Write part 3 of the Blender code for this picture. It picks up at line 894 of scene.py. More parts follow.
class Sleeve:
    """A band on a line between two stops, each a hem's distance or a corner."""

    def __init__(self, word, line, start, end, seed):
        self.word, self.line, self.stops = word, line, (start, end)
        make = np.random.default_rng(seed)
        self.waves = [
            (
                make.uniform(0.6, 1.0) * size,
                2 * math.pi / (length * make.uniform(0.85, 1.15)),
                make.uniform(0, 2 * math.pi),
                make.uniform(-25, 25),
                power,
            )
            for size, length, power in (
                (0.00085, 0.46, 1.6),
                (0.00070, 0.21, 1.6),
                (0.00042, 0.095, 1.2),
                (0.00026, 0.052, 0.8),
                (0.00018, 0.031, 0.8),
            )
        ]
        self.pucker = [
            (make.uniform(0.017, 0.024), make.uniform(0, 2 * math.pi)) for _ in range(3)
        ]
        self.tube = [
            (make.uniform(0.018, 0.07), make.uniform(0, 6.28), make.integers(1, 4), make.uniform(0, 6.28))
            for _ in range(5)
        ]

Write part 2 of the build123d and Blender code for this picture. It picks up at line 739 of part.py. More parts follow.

***

GIVEN INSTRUCTION: Write out exactly, please, the lines beginning at the start of the material and ending with the line that holds "a line between", both included.

OUTPUT FOR THIS EXERCISE:
Write part 3 of the Blender code for this picture. It picks up at line 894 of scene.py. More parts follow.
class Sleeve:
    """A band on a line between two stops, each a hem's distance or a corner."""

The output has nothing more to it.